▽

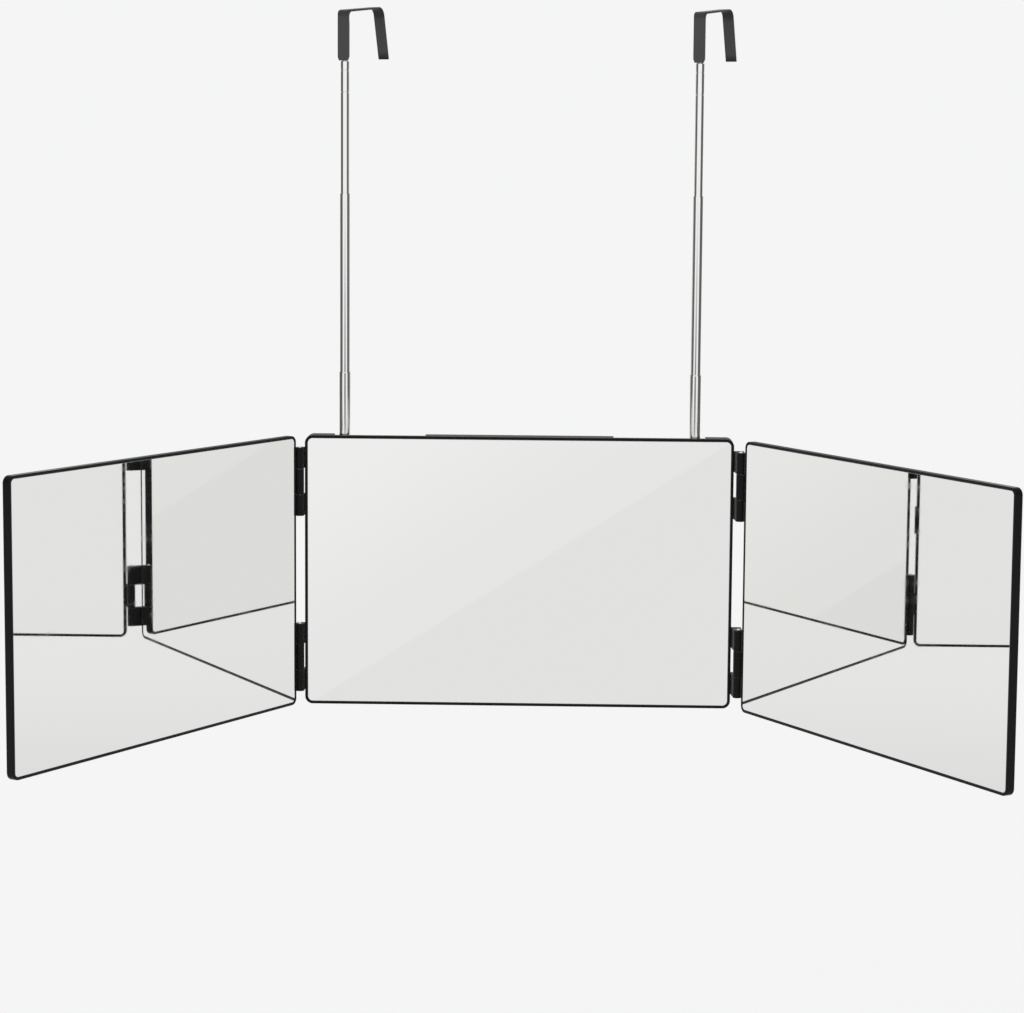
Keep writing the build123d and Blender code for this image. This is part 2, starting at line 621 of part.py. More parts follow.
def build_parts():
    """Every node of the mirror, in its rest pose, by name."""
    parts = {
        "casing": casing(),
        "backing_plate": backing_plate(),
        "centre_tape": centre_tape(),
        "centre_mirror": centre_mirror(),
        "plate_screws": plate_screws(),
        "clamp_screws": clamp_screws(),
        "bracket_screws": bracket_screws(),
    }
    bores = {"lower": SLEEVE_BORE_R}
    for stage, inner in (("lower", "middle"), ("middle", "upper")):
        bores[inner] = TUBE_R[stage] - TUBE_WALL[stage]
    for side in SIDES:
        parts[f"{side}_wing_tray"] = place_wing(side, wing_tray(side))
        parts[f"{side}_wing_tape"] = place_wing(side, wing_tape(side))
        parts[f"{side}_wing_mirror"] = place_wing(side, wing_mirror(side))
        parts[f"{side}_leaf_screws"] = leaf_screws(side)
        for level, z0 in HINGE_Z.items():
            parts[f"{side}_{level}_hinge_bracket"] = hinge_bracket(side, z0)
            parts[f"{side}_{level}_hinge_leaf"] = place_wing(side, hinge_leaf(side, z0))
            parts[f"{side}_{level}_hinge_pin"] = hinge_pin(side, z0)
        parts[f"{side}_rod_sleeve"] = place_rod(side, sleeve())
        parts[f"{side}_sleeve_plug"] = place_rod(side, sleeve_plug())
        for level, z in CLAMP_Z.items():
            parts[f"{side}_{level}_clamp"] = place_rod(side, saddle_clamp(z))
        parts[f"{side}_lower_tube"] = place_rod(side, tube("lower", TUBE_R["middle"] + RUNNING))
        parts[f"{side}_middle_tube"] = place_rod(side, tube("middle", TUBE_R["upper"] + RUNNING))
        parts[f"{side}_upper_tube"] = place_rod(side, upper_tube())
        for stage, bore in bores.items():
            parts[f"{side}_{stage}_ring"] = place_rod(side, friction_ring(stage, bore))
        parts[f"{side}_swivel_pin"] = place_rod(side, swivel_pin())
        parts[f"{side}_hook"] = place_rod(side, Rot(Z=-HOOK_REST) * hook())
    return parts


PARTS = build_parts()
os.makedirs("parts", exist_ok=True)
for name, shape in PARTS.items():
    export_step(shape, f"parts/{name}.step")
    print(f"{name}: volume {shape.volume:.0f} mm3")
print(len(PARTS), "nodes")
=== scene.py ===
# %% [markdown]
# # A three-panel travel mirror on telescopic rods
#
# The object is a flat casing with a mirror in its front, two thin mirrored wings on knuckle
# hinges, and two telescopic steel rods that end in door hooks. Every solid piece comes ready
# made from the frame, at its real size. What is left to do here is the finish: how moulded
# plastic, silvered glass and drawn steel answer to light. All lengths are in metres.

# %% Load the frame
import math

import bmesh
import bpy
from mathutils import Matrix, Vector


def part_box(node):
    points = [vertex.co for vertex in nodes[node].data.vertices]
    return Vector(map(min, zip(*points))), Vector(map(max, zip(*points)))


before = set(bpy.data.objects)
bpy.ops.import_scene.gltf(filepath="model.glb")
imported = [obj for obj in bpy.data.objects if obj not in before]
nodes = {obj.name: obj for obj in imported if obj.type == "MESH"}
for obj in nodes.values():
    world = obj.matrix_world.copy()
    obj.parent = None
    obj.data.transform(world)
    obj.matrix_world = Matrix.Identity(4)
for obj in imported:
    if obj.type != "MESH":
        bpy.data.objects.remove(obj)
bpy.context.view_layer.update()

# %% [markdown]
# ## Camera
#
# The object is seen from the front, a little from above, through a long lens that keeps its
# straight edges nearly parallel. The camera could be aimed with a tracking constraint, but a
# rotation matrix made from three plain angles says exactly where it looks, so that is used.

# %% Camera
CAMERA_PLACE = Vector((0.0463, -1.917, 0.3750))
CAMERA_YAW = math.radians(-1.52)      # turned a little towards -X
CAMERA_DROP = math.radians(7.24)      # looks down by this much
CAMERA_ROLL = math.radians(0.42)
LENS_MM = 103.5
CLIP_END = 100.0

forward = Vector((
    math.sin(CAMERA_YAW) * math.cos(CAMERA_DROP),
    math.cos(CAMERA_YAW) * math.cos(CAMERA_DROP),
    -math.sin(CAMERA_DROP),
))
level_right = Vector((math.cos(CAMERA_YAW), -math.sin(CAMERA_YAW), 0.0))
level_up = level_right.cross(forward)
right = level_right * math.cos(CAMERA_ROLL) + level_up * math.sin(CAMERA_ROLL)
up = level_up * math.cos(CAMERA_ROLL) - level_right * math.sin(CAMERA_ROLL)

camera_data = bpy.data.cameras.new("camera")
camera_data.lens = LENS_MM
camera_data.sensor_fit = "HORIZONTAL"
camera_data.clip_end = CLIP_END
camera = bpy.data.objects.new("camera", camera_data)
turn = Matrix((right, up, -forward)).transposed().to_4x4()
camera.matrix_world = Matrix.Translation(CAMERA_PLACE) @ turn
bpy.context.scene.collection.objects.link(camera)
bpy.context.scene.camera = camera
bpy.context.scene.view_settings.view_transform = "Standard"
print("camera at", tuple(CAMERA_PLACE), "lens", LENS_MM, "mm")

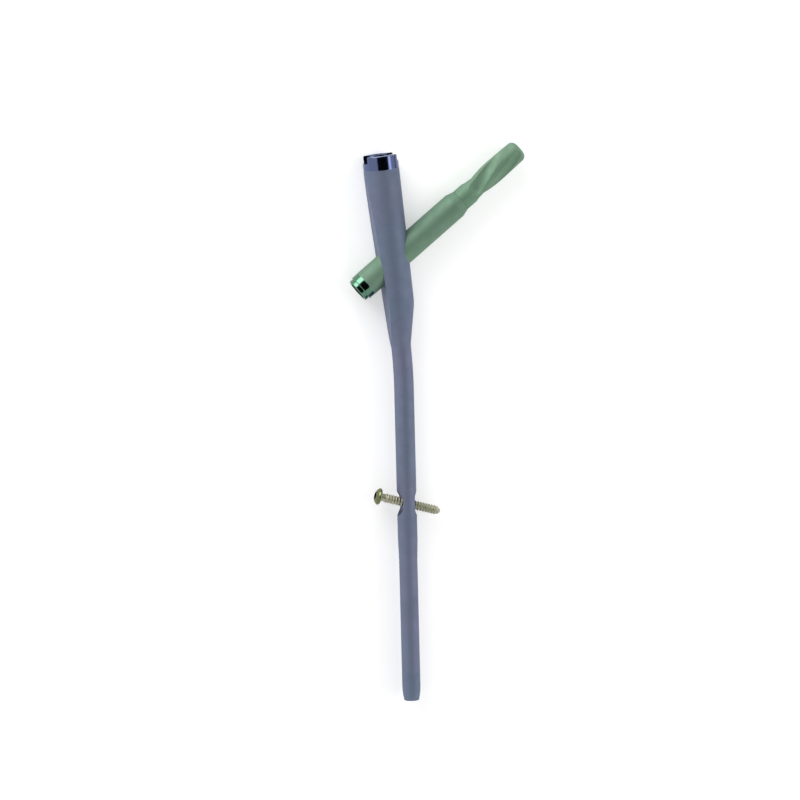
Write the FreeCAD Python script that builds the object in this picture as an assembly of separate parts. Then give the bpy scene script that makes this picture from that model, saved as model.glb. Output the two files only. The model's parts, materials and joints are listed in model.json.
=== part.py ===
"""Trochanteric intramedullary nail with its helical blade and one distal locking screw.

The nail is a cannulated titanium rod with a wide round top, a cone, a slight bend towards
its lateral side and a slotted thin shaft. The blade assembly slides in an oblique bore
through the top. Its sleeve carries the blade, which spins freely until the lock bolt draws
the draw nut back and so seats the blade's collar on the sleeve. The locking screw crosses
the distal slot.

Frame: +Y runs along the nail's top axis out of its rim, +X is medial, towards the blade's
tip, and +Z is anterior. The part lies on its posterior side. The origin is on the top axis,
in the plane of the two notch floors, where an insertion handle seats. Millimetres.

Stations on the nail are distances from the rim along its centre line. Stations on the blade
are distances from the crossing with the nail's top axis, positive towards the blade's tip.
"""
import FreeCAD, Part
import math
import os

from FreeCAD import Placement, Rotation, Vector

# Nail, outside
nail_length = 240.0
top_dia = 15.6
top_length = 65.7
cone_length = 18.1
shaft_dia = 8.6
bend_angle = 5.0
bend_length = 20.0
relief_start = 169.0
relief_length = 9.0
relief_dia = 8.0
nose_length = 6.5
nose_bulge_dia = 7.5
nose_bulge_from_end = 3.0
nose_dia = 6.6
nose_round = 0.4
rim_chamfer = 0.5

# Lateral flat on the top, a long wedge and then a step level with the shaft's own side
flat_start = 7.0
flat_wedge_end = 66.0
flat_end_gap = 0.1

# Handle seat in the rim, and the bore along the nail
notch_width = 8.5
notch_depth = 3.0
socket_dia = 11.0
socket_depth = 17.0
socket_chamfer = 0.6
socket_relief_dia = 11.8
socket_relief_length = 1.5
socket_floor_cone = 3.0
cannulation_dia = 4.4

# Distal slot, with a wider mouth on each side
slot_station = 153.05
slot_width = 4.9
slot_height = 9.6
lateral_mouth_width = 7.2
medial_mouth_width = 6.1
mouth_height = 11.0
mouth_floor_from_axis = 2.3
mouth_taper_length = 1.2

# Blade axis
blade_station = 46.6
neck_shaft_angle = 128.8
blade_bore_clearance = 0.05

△

EXERCISE DESCRIPTION: Reproduce only the lines from the one containing "PARTS = build_parts()" through the one containing "bpy.context.view_layer.update()", inclusive of both.

SOLUTION TO THE EXERCISE:
PARTS = build_parts()
os.makedirs("parts", exist_ok=True)
for name, shape in PARTS.items():
    export_step(shape, f"parts/{name}.step")
    print(f"{name}: volume {shape.volume:.0f} mm3")
print(len(PARTS), "nodes")
=== scene.py ===
# %% [markdown]
# # A three-panel travel mirror on telescopic rods
#
# The object is a flat casing with a mirror in its front, two thin mirrored wings on knuckle
# hinges, and two telescopic steel rods that end in door hooks. Every solid piece comes ready
# made from the frame, at its real size. What is left to do here is the finish: how moulded
# plastic, silvered glass and drawn steel answer to light. All lengths are in metres.

# %% Load the frame
import math

import bmesh
import bpy
from mathutils import Matrix, Vector


def part_box(node):
    points = [vertex.co for vertex in nodes[node].data.vertices]
    return Vector(map(min, zip(*points))), Vector(map(max, zip(*points)))


before = set(bpy.data.objects)
bpy.ops.import_scene.gltf(filepath="model.glb")
imported = [obj for obj in bpy.data.objects if obj not in before]
nodes = {obj.name: obj for obj in imported if obj.type == "MESH"}
for obj in nodes.values():
    world = obj.matrix_world.copy()
    obj.parent = None
    obj.data.transform(world)
    obj.matrix_world = Matrix.Identity(4)
for obj in imported:
    if obj.type != "MESH":
        bpy.data.objects.remove(obj)
bpy.context.view_layer.update()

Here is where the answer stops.